Having grown up in Australia dealing with the duality - and singularity - of being Indian-Australian, Badami has found that reflections on culture and memory have been worthwhile stories to tell.

"It's an old cliché that "you write what you know," he says. "I've certainly used Indian characters or situations or memories from my childhood in my writing, although I'd say growing up in the 70s, my identity wasn't just hybrid but very slippery. Always being asked - both in Australia and India - where you're really from will do that!"

While acknowledging the importance of reflection, Badami says it's vital not only to write from an "ethnic" point of view but to have enough creative gaze to be able to tell stories outside his own experience.

"I wouldn't want to be one of those "ethnic" writers who only writes about what it means to be "ethnic", as though it privileges them more to write about it. There are many more interesting stories in the world than mine - and I hope I'll be a good enough writer to write them.

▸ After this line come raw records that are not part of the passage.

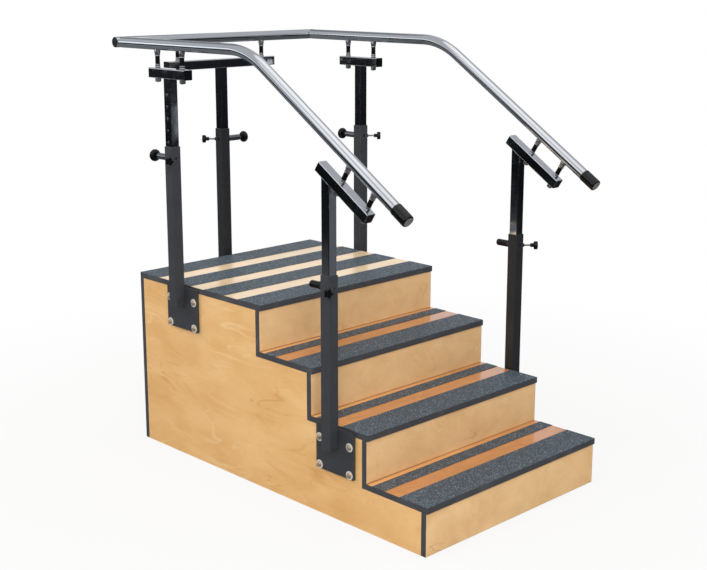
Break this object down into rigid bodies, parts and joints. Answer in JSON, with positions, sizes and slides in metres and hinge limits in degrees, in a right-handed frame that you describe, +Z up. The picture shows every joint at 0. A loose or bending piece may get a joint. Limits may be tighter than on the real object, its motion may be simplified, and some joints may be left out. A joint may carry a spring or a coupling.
{
  "type": "rehabilitation training stairs",
  "caption": "Free-standing wooden training stairs with anti-slip treads, a top platform and chrome handrails on height-adjustable telescopic posts.",
  "frame": {"origin": "on the floor, at the bottom centre of the whole object's bounding box", "axes": "+X down the steps, +Z up. The left rail lies on -Y and the right rail on +Y, the sides that the picture shows as near and far"},
  "size_m": [1.443, 0.9702, 1.402],
  "materials": {
    "ply_side": "clear-lacquered plywood face, charcoal sealed edges",
    "ply_riser": "clear-lacquered plywood face",
    "ply_tread": "gloss-lacquered plywood with charcoal sealed edges",
    "pine": "planed, untreated",
    "anti_slip": "matte speckled anti-slip vinyl strip",
    "powder_coat": "satin charcoal powder coat",
    "chrome": "polished",
    "black_plastic": "moulded, satin",
    "rubber": "moulded, matte"
  },
  "bodies": {
    "stairs": {"side_panel_left": "ply_side", "side_panel_right": "ply_side", "back_panel": "ply_side", "riser_1": "ply_riser", "riser_2": "ply_riser", "riser_3": "ply_riser", "riser_4": "ply_riser", "platform_board": "ply_tread", "tread_1": "ply_tread", "tread_2": "ply_tread", "tread_3": "ply_tread", "platform_joist": "pine", "grip_platform_1": "anti_slip", "grip_platform_2": "anti_slip", "grip_platform_3": "anti_slip", "grip_platform_4": "anti_slip", "grip_tread_1_back": "anti_slip", "grip_tread_1_front": "anti_slip", "grip_tread_2_back": "anti_slip", "grip_tread_2_front": "anti_slip", "grip_tread_3_back": "anti_slip", "grip_tread_3_front": "anti_slip", "socket_left_rear": "powder_coat", "socket_left_front": "powder_coat", "socket_back": "powder_coat", "socket_right_rear": "powder_coat", "socket_right_front": "powder_coat", "plunger_barrel_left_rear": "powder_coat", "plunger_barrel_back": "powder_coat", "plunger_barrel_right_rear": "powder_coat"},
    "left_handrail": {"rail_left": "chrome", "rail_cap_left": "rubber", "upright_left_rear": "chrome", "upright_left_front": "chrome", "rail_support_left_rear_1": "chrome", "rail_support_left_rear_2": "chrome", "rail_support_left_front_1": "chrome", "rail_support_left_front_2": "chrome"},
    "right_handrail": {"rail_right": "chrome", "rail_cap_right": "rubber", "upright_right_rear": "chrome", "upright_right_front": "chrome", "rail_support_right_rear_1": "chrome", "rail_support_right_rear_2": "chrome", "rail_support_right_front_1": "chrome", "rail_support_right_front_2": "chrome"},
    "back_handrail": {"rail_back": "chrome", "upright_back": "chrome", "rail_support_back_1": "chrome", "rail_support_back_2": "chrome"},
    "left_rear_plunger": {"plunger_left_rear": "black_plastic"},
    "left_rear_clamp": {"clamp_left_rear": "black_plastic"},
    "left_front_plunger": {"plunger_left_front": "black_plastic"},
    "left_front_clamp": {"clamp_left_front": "black_plastic"},
    "back_plunger": {"plunger_back": "black_plastic"},
    "back_clamp": {"clamp_back": "black_plastic"},
    "right_rear_plunger": {"plunger_right_rear": "black_plastic"},
    "right_rear_clamp": {"clamp_right_rear": "black_plastic"},
    "right_front_plunger": {"plunger_right_front": "black_plastic"},
    "right_front_clamp": {"clamp_right_front": "black_plastic"}
  },
  "joints": [
    {"name": "left_handrail_height", "type": "slide", "parent": "stairs", "child": "left_handrail", "axis": [0, 0, 1], "range_m": [-0.19, 0.114]},
    {"name": "right_handrail_height", "type": "slide", "parent": "stairs", "child": "right_handrail", "axis": [0, 0, 1], "range_m": [-0.19, 0.114]},
    {"name": "back_handrail_height", "type": "slide", "parent": "stairs", "child": "back_handrail", "axis": [0, 0, 1], "range_m": [-0.19, 0.114]},
    {"name": "left_rear_plunger_pull", "type": "slide", "parent": "stairs", "child": "left_rear_plunger", "axis": [-1, 0, 0], "range_m": [-0.008, 0]},
    {"name": "left_front_plunger_pull", "type": "slide", "parent": "stairs", "child": "left_front_plunger", "axis": [-1, 0, 0], "range_m": [-0.008, 0]},
    {"name": "back_plunger_pull", "type": "slide", "parent": "stairs", "child": "back_plunger", "axis": [0, 1, 0], "range_m": [-0.008, 0]},
    {"name": "right_rear_plunger_pull", "type": "slide", "parent": "stairs", "child": "right_rear_plunger", "axis": [-1, 0, 0], "range_m": [-0.008, 0]},
    {"name": "right_front_plunger_pull", "type": "slide", "parent": "stairs", "child": "right_front_plunger", "axis": [-1, 0, 0], "range_m": [-0.008, 0]},
    {"name": "left_rear_clamp_turn", "type": "hinge", "parent": "stairs", "child": "left_rear_clamp", "pos_m": [-0.38345, -0.4248, 1.0247], "axis": [0.7071, -0.7071, 0], "range_deg": [-180, 180]},
    {"name": "left_front_clamp_turn", "type": "hinge", "parent": "stairs", "child": "left_front_clamp", "pos_m": [0.35355, -0.4248, 0.7247], "axis": [0.7071, -0.7071, 0], "range_deg": [-180, 180]},
    {"name": "back_clamp_turn", "type": "hinge", "parent": "stairs", "child": "back_clamp", "pos_m": [-0.66125, 0, 1.0247], "axis": [-0.7071, -0.7071, 0], "range_deg": [-180, 180]},
    {"name": "right_rear_clamp_turn", "type": "hinge", "parent": "stairs", "child": "right_rear_clamp", "pos_m": [-0.38345, 0.4248, 1.0247], "axis": [0.7071, 0.7071, 0], "range_deg": [-180, 180]},
    {"name": "right_front_clamp_turn", "type": "hinge", "parent": "stairs", "child": "right_front_clamp", "pos_m": [0.35355, 0.4248, 0.7247], "axis": [0.7071, 0.7071, 0], "range_deg": [-180, 180]}
  ]
}
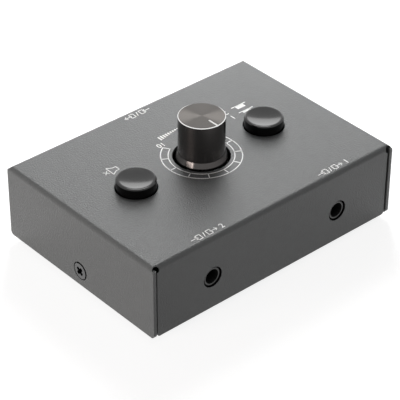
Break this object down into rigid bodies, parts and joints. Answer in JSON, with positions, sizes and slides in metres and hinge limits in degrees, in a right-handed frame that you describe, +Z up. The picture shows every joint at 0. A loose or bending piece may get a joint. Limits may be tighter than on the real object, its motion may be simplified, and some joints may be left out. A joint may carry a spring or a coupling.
{
  "type": "desktop volume controller",
  "caption": "Small folded steel box with a volume knob, two latching round buttons and 3.5 mm sockets in its front and rear walls, for switching and levelling loudspeakers.",
  "frame": {"origin": "on the ground, under the middle of the case", "axes": "+X to the right seen from the front, +Y towards the rear wall with two sockets, +Z up"},
  "size_m": [0.095, 0.0676, 0.0411],
  "materials": {
    "cover_coating": "fine textured grey powder coat",
    "tray_coating": "fine textured grey powder coat",
    "foot_rubber": "matt black rubber",
    "zinc_plate": "zinc plated steel",
    "board_laminate": "green solder mask on glass laminate",
    "jack_plastic": "moulded black nylon",
    "tinned_contacts": "tinned bronze",
    "cast_zinc": "die-cast zinc",
    "track_laminate": "phenolic paper laminate with carbon track",
    "black_moulding": "moulded black plastic",
    "steel_shaft": "turned aluminium or steel shaft",
    "spring_steel": "bright spring steel",
    "wiper_plastic": "moulded acetal",
    "knob_aluminium": "black anodised aluminium, turned top, diamond-cut rim and pointer",
    "switch_plastic": "moulded natural nylon",
    "button_plastic": "polished black ABS",
    "resistor_paint": "lacquered metal film resistor",
    "black_zinc": "black zinc plated steel",
    "panel_ink": "white screen-printed ink"
  },
  "bodies": {
    "root": {"top_cover": "cover_coating", "base_tray": "tray_coating", "foot_front_left": "foot_rubber", "foot_front_right": "foot_rubber", "foot_rear_left": "foot_rubber", "foot_rear_right": "foot_rubber", "side_screws": "black_zinc", "tray_nuts": "zinc_plate", "circuit_board": "board_laminate", "board_standoffs": "zinc_plate", "board_screws": "zinc_plate", "front_jack_housing": "jack_plastic", "rear_left_jack_housing": "jack_plastic", "rear_right_jack_housing": "jack_plastic", "front_jack_contacts": "tinned_contacts", "rear_left_jack_contacts": "tinned_contacts", "rear_right_jack_contacts": "tinned_contacts", "pot_housing": "cast_zinc", "pot_clamp": "zinc_plate", "pot_upper_track": "track_laminate", "pot_lower_track": "track_laminate", "pot_upper_ring": "black_moulding", "pot_lower_ring": "black_moulding", "pot_terminals": "tinned_contacts", "left_switch_body": "switch_plastic", "right_switch_body": "switch_plastic", "left_switch_lid": "switch_plastic", "right_switch_lid": "switch_plastic", "left_switch_pins": "tinned_contacts", "right_switch_pins": "tinned_contacts", "left_switch_spring": "spring_steel", "right_switch_spring": "spring_steel", "resistors": "resistor_paint"},
    "knob": {"volume_shaft": "steel_shaft", "shaft_clip": "spring_steel", "pot_wipers": "wiper_plastic", "knob_core": "black_moulding", "knob_shell": "knob_aluminium"},
    "left_button": {"left_switch_plunger": "switch_plastic", "left_button_cap": "button_plastic"},
    "right_button": {"right_switch_plunger": "switch_plastic", "right_button_cap": "button_plastic"}
  },
  "joints": [
    {"name": "volume_turn", "type": "hinge", "parent": "root", "child": "knob", "pos_m": [0, 0, 0.027], "axis": [0, 0, 1], "range_deg": [-150, 150]},
    {"name": "left_press", "type": "slide", "parent": "root", "child": "left_button", "axis": [0, 0, -1], "range_m": [0, 0.002], "stiffness_N_per_m": 750, "springref_m": -0.0008, "deforming": ["left_switch_spring"]},
    {"name": "right_press", "type": "slide", "parent": "root", "child": "right_button", "axis": [0, 0, -1], "range_m": [0, 0.002], "stiffness_N_per_m": 750, "springref_m": -0.0008, "deforming": ["right_switch_spring"]}
  ]
}
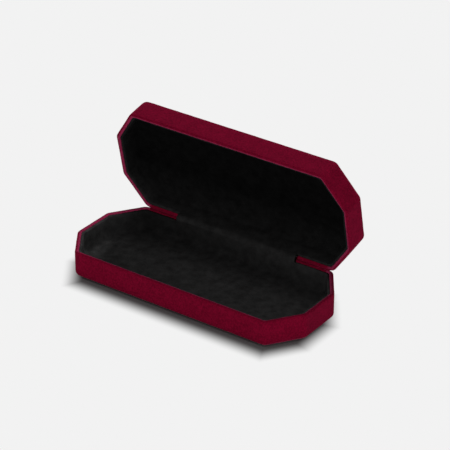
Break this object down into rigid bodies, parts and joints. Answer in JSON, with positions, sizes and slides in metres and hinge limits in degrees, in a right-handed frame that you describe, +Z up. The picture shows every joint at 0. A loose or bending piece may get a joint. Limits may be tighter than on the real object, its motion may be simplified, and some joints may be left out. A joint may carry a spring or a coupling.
{
  "type": "hinged display case",
  "caption": "Empty hinged hard case with a long eight-sided outline, velvet outside and black lining inside, its lid standing open on a sprung hinge.",
  "frame": {"origin": "centre of the base's flat underside", "axes": "+X along the length and the hinge, +Y towards the hinge side, +Z up; -Z points out of the flat underside"},
  "size_m": [0.165, 0.0858, 0.0879],
  "materials": {
    "velvet": "matte",
    "black_lining": "matte",
    "steel": "satin",
    "board": "matte",
    "foam": "matte"
  },
  "bodies": {
    "base": {"base_cover": "velvet", "base_shell": "steel", "base_wall_pad": "board", "base_floor_pad": "foam", "base_lining": "black_lining", "base_leaf": "steel", "base_rivets": "steel", "hinge_pin": "steel", "left_spring": "steel", "right_spring": "steel", "lining_bridge": "black_lining", "spine_cover": "velvet"},
    "lid": {"lid_cover": "velvet", "lid_shell": "steel", "lid_wall_pad": "board", "lid_floor_pad": "foam", "lid_lining": "black_lining", "lid_leaf": "steel", "lid_rivets": "steel"}
  },
  "joints": [
    {"name": "lid_hinge", "type": "hinge", "parent": "base", "child": "lid", "pos_m": [0, 0.0347, 0.01665], "axis": [1, 0, 0], "range_deg": [0, 78], "deforming": ["left_spring", "right_spring", "lining_bridge", "spine_cover"]}
  ]
}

"Just as I'd hope to write for people I may never meet, who may be completely different from me, I'd hope I had the imagination to dream up characters and situations that weren't only based on my own limited experiences of life, but were able to capture a much wider and more diverse range and evoke the same authenticity and humanity that I might if I were writing about myself." Similar to the problem of being seen as an "ethnic" writer, Badami says that growing up was a period of understanding the complexities - and frustrations - of ethnicity.